Pertarungan berlangsung sengit di antara ketiganya. Setelah pertarungan
yang berlangsung cukup lama itu, ketiga Sahabat Nabi saw memenangkan
laga tersebut. Dengan keadaan ini semangat kaum Muslimin semakin
membara. Sebaliknya, perasaan kaum Quraisy mulai digrogoti ketakutan.
Beberapa saat kemudian semua tentara membeludak ke medan laga,
pertarungan antara kubu Muslimin dengan kubu Quraisy mulai berkecamuk,
pertarungan pun berlangsung sengit. Janji Allah swt, seperti yang
diinginkan oleh Abu Bakar kepada Rasulullah saw, benar-benar terjadi.

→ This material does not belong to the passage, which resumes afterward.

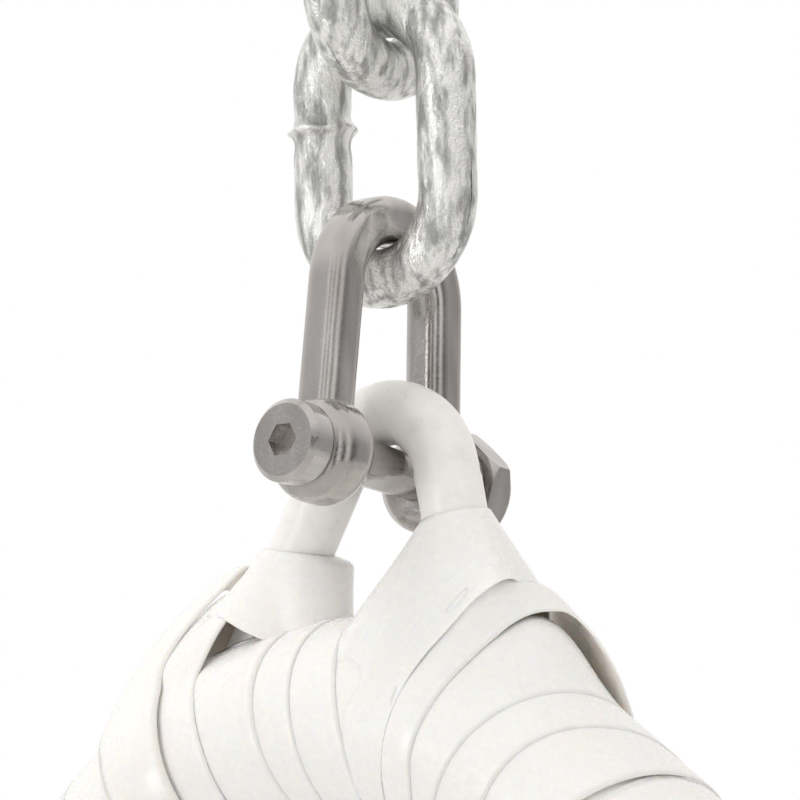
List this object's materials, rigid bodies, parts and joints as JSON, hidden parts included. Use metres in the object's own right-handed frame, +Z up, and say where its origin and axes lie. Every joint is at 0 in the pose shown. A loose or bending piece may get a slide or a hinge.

Dengan pasukan kecilnya serta peralatan perang seadanya mampu
mengalahkan kaum Quraisy yang jumlahnya tiga kali lipat yang dilengkapi
dengan peralatan perang. Hal ini di luar nalar pikiran sehat, bagaimana
mungkin pasukan kecil ini bisa menang dalam Perang Badar tanpa kehendak
Allah swt. Sebagaimana firman-Nya:
“(ingatlah) ketika kamu memohon pertolongan kepada Tuhanmu, lalu di
perkenankanNya bagimu, sesungguhnya Aku akan mendatangkan bala bantuan
kepada kamu dengan seribu Malaikat yang datang berturut-turut,” (QS. al-Anfal [08]:9)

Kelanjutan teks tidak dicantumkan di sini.